Another way that Twilio has scaled is by forming partnerships, with other services such as Parse and KDDI in Japan. Which has helped Twilio break out of the United States. It’s now in 40 countries worldwide.
Just last year alone, its customer base skyrocketed by 400%! Some 150,000 developers use Twilio, which processes an average of 1.5 million calls a day.
Twilio, through its partnerships, is certainly creating an ecosystem that is the best of breeds rather than the old juggernaut all-in-one services, such as Microsoft.
But scaling isn't just about users or how many countries you are in. There's much more than that. There's the company itself and the people who work for it.
At a certain scale, you have to think about the company as a product, said Jeff.
Give a lot of my thought to the company as a product.
Jeff put it this way: you have a certain experience with a product.

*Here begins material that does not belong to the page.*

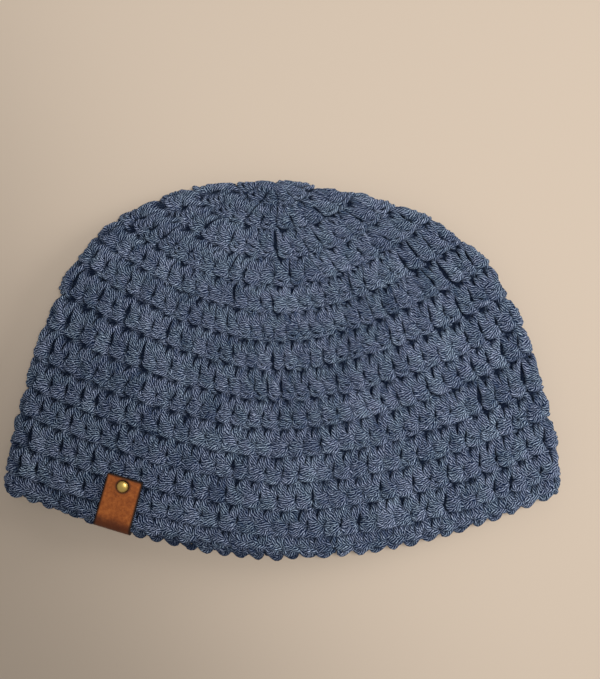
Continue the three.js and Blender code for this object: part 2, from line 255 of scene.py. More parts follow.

Working at a company is the same way — it's a product, you include things as well as exclude them.
A company should be easy to use like a product is.
And that comes down to culture. That's why Twilio has made it a point to write down its core beliefs, which have evolved over time with the company, which they call their "Nine Things." It’s called that because when you think of core values, people want to barf, said Jeff.
Think core values as a thing on the wall in a nice frame with the words [like] "integrity."
The tenants had to not just be words on the wall. Because if they are you just go about your day and do what you want to do anyway, said Jeff. "That's not culture," he added.
You don't create them, you articulate them because they have to be something that's already there. If you create them, then they're just nonsense on the wall. If you articulate them, they're real and all you're doing is stating what’s there. Because if you don't put a spotlight on them, you're at risk at losing them.
Our conversation continued with Jeff as he took questions from the audience. We like to thank Jeff and all those who attended.